> **Instructions for the task**: Exactly the lines from the one with "Keep writing the" to the one with "for node in", both included, are to be printed again; leave out the rest.

Modeling code records:
● ● ● ● ●
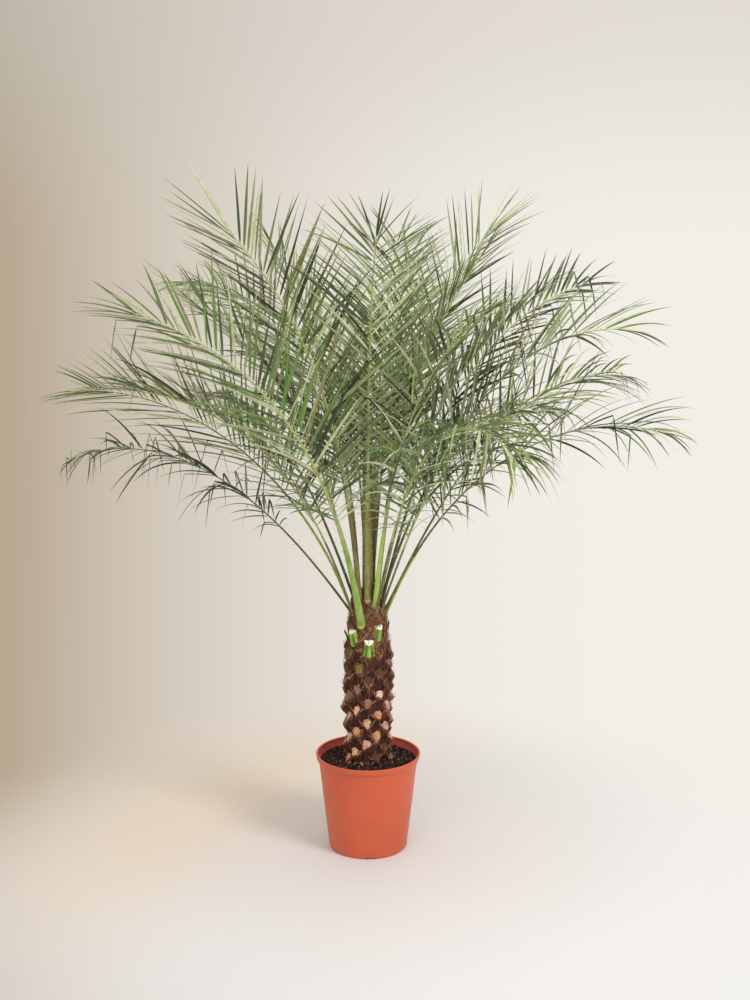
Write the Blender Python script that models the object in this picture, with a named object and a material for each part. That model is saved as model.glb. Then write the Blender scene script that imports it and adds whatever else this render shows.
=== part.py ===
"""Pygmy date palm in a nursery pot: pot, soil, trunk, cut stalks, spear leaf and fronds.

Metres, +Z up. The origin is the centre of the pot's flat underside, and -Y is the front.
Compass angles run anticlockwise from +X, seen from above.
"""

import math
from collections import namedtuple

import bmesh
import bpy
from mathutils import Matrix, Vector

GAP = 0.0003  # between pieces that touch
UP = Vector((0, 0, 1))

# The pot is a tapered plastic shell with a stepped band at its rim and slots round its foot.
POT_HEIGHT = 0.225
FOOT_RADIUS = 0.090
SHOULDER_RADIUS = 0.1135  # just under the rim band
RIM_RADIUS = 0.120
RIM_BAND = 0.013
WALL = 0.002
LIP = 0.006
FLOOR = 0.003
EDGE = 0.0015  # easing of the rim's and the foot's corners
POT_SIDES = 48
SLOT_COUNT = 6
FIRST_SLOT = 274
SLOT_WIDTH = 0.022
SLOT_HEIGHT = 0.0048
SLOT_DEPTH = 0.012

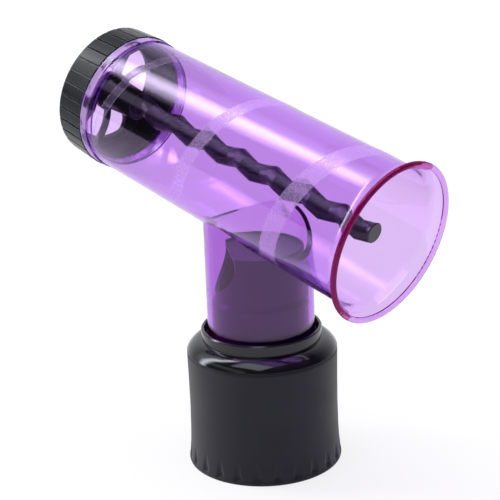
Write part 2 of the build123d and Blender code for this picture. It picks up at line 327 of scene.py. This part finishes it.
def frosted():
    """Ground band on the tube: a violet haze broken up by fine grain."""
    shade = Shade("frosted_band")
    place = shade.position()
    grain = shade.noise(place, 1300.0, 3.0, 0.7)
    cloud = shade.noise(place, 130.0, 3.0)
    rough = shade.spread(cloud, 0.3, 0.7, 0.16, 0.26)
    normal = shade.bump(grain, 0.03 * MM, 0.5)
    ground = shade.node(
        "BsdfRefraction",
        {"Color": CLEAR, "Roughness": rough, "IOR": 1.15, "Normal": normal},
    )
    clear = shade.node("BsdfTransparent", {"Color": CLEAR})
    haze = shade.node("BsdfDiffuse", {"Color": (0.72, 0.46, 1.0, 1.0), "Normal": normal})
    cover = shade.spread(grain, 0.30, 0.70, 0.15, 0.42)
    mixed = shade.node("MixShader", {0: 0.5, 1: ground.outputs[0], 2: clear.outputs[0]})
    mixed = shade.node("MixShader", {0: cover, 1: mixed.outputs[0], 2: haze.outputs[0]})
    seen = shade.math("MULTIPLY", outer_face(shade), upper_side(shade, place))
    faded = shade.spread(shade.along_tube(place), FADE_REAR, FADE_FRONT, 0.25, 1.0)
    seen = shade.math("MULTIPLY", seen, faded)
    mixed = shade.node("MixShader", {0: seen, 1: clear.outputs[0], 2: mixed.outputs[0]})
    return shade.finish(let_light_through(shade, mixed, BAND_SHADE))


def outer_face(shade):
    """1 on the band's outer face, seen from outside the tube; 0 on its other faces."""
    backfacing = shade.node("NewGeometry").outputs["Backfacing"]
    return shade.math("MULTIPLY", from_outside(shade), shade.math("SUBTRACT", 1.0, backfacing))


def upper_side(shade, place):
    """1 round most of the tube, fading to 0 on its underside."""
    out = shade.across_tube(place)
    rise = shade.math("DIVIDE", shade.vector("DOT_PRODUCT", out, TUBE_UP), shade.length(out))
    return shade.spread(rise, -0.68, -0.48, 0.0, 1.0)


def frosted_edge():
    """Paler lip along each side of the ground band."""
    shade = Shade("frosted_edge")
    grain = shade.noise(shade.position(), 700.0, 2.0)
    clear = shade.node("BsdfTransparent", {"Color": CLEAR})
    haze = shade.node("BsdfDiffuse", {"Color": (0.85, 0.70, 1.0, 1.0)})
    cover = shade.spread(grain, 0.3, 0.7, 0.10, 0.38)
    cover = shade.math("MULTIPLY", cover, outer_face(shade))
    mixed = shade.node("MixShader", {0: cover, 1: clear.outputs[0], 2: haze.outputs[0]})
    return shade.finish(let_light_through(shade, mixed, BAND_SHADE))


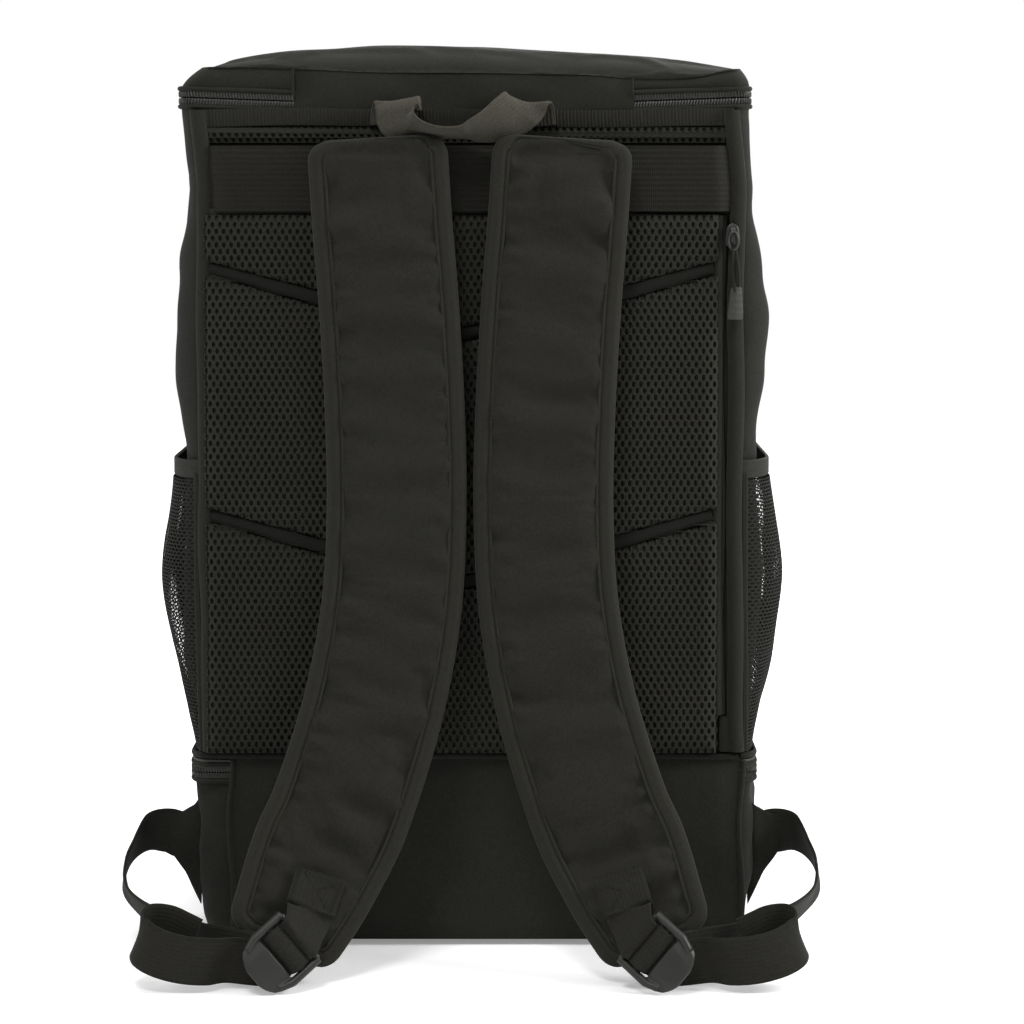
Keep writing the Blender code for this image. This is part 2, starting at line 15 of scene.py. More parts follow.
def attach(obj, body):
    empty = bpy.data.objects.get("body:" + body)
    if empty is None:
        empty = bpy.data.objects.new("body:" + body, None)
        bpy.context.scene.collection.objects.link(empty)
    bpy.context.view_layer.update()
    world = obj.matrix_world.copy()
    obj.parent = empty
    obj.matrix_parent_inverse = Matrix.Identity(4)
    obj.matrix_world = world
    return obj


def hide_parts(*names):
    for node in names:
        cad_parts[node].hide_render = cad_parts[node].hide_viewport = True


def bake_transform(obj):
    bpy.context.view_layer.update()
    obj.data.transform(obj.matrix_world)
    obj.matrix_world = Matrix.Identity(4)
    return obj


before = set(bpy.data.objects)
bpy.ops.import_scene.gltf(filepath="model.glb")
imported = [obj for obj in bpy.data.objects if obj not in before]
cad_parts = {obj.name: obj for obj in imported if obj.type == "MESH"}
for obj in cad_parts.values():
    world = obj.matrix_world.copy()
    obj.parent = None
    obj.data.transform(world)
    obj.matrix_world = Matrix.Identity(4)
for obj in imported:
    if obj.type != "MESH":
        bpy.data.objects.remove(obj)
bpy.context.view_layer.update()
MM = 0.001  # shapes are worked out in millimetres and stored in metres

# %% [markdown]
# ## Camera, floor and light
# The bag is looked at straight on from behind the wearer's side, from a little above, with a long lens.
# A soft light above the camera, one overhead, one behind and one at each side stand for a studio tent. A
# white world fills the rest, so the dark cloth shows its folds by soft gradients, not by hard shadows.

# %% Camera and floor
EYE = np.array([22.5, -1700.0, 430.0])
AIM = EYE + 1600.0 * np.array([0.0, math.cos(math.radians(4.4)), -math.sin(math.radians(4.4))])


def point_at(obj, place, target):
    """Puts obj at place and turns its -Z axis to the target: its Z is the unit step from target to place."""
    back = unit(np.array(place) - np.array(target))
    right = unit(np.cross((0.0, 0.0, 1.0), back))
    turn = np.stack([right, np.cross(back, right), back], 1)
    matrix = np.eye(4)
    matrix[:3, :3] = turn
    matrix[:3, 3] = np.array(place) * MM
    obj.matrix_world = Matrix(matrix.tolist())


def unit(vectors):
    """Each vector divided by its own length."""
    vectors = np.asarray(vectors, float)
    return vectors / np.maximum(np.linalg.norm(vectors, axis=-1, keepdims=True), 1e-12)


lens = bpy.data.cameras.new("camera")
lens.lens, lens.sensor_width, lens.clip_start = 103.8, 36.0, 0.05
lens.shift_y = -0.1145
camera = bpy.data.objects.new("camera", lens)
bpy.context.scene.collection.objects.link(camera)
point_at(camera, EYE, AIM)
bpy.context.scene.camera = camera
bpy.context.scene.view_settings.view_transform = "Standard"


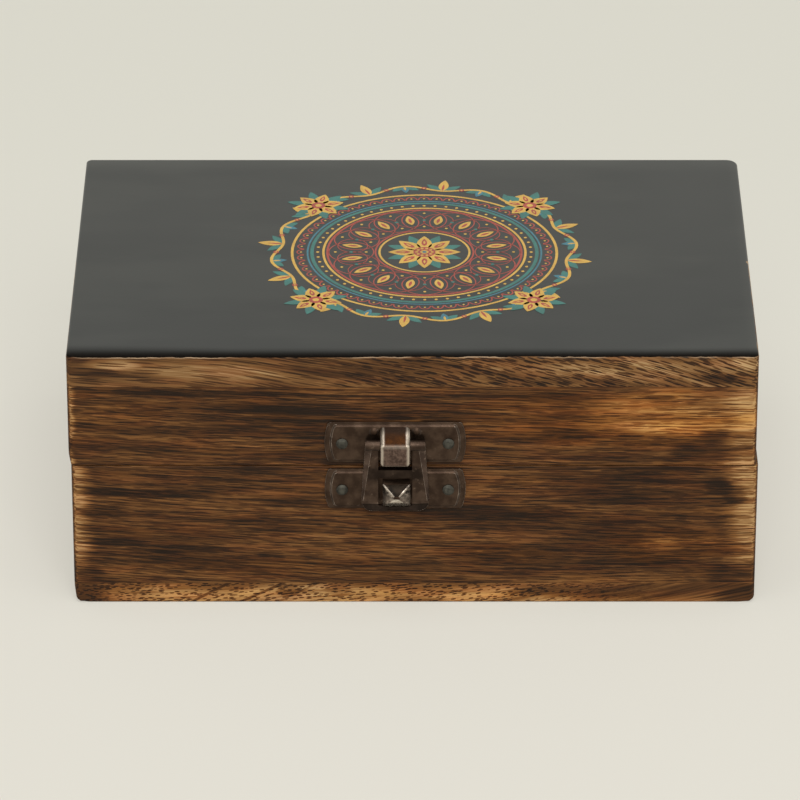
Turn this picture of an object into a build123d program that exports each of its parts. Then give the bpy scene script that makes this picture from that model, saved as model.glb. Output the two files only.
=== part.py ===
● ● ● ● ●
> **Output of the task**:
Keep writing the Blender code for this image. This is part 2, starting at line 15 of scene.py. More parts follow.
def attach(obj, body):
    empty = bpy.data.objects.get("body:" + body)
    if empty is None:
        empty = bpy.data.objects.new("body:" + body, None)
        bpy.context.scene.collection.objects.link(empty)
    bpy.context.view_layer.update()
    world = obj.matrix_world.copy()
    obj.parent = empty
    obj.matrix_parent_inverse = Matrix.Identity(4)
    obj.matrix_world = world
    return obj


def hide_parts(*names):
    for node in names:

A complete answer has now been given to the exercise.